Dabei gibt es mittlerweile mehrere Möglichkeiten, bei denen CO2 zum Beispiel in riesigen Mengen im Boden gespeichert oder gar in Stein umgewandelt werden soll. «Wissenschaftler gehen davon aus, dass durch die Abscheidung von CO2 bei der Verbrennung fossiler Brennstoffe und einer anschließenden unterirdischen Speicherung 65 bis 80 Prozent des CO2 dauerhaft aus der Atmosphäre ferngehalten werden können», erläutert das Umweltbundesamt dazu.

Carbon Capture und Storage ist umstritten

Doch die als Carbon Capture and Storage bezeichnete Technik ist umstritten.
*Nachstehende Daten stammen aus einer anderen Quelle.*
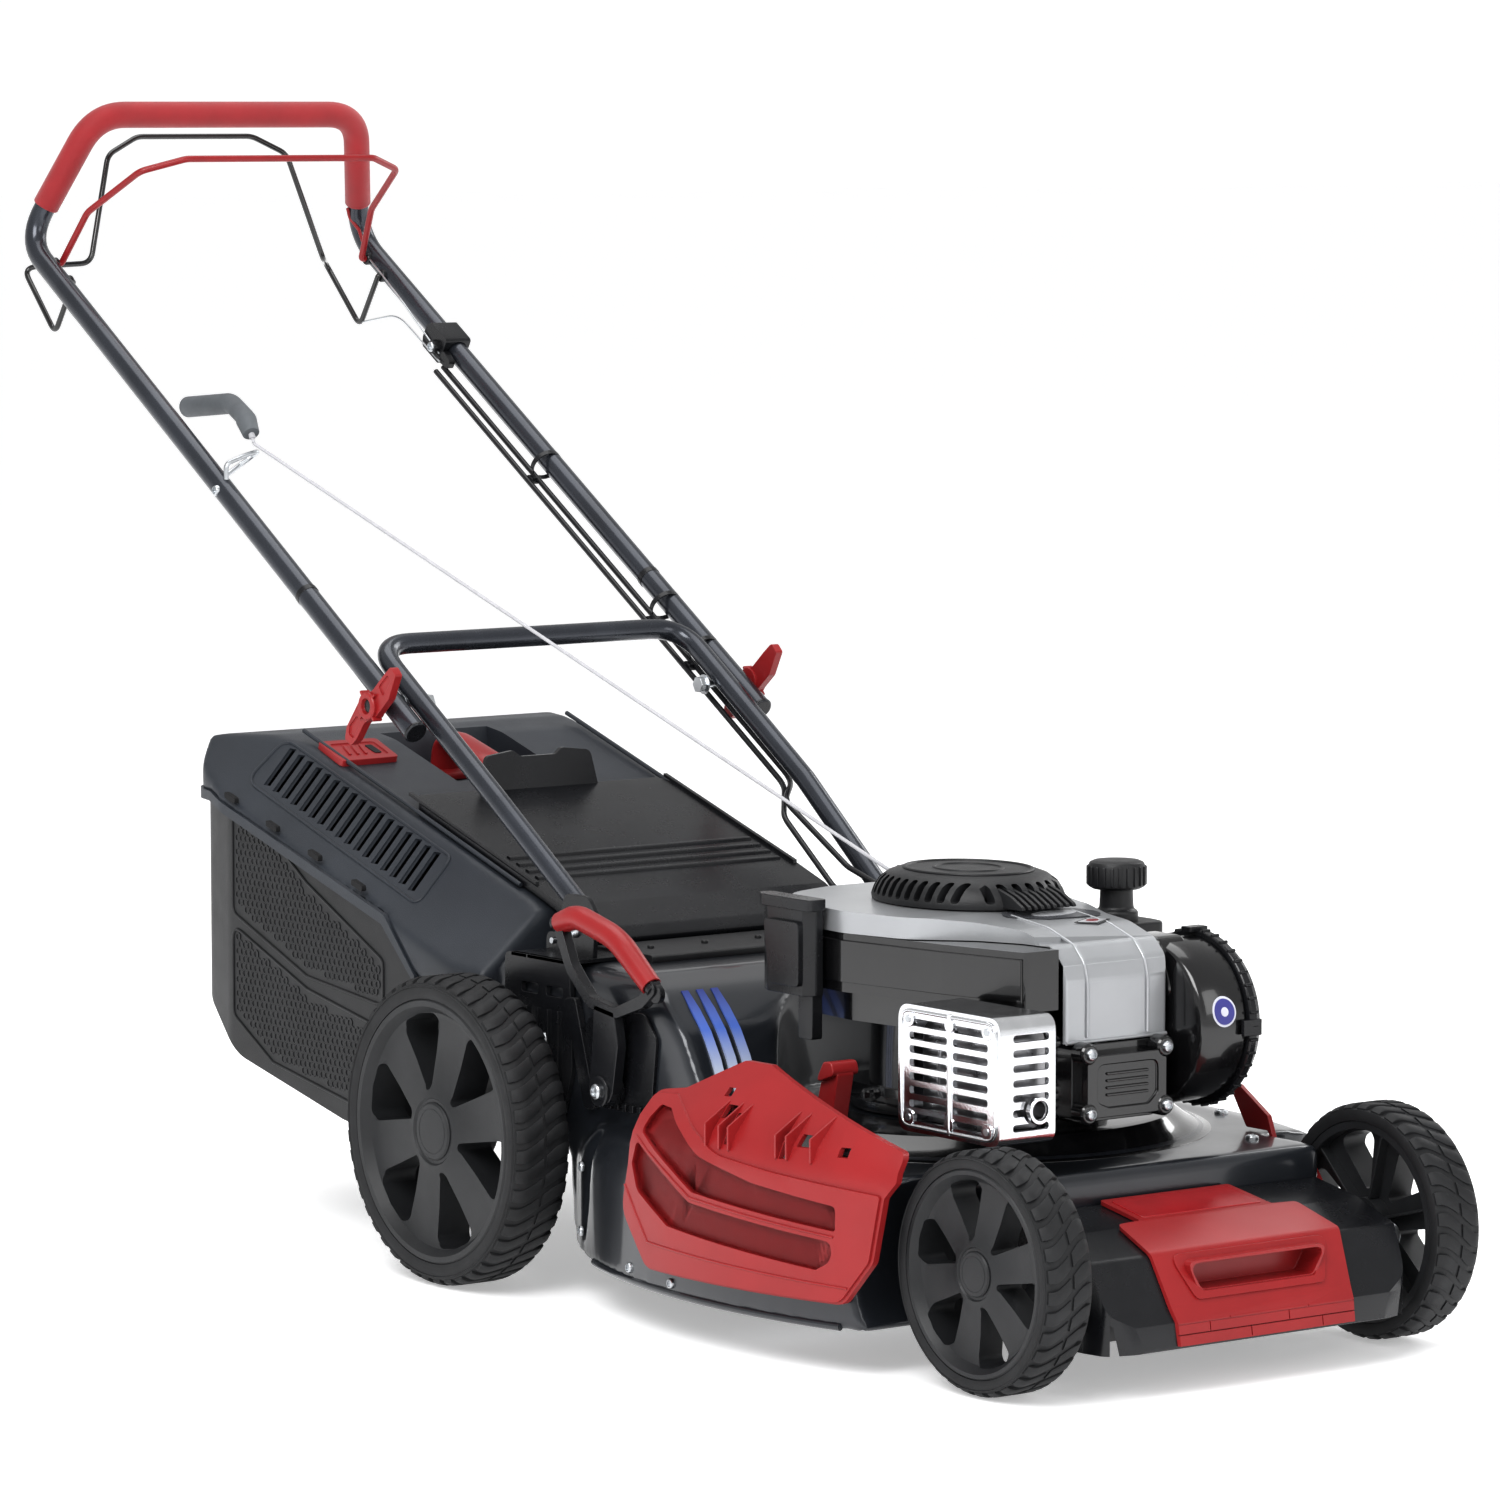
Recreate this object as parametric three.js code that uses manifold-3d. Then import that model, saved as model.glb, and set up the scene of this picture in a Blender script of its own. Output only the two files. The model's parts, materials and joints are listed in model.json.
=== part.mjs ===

Es komme stark auf den Untergrund an, erklärt Purr. Ein enges Monitoring sei nötig, um zu schauen, dass das CO2 wirklich im Boden bleibt. In Deutschland ist bisher nur die Erforschung, Erprobung und Demonstration solcher Technologien erlaubt.

Insofern sei das Einspeichern in festen Kohlenstoff wie bei NECOC gegebenenfalls auch die sicherere Variante, sagt Purr. «So ein Ansatz ist mir zum ersten Mal untergekommen.» Auch Dietrich vom KIT sagt, die einzelnen Teilprozesse seien zwar seit einiger Zeit entwickelt und erprobt worden. Aber: «Der Prozessverbund mit seinen besonderen Herausforderungen ist nach unserem aktuellen Kenntnisstand weltweit erstmalig so realisiert worden.» Zudem nehme das KIT bei der Flüssigmetall-basierten Pyrolyse als wesentlichem Teilschritt einen führenden Platz weltweit ein.

Das passt zu aktuellen Diskussionen: Denn inzwischen geht es immer öfter darum, CO2 nicht nur zu speichern, sondern weiterzuverwenden. Kurz vor Weihnachten beschloss die Bundesregierung, in diesem Jahr eine Carbon-Management-Strategie zu erarbeiten. Der CDU-Bundesvorstand wiederum sprach sich bei einer Klausurtagung Mitte Januar für «echte CO2-Kreislaufwirtschaft» aus. Mit dem Vermeiden von CO2-Emissionen allein sei Klimaneutralität nicht zu erreichen.

Noch aber steckt NECOC in den Kinderschuhen. Die Versuchsanlage, die das KIT mit zwei Firmen errichtet hat, ist im Containermaßstab aufgebaut. Grundlagenforschung eben. Auf die Frage, wann sie in größerem, relevanten Maßstab eingesetzt werden könnte, wagt Dietrich keine Prognose: «Da muss man schon noch einige Schritte machen.»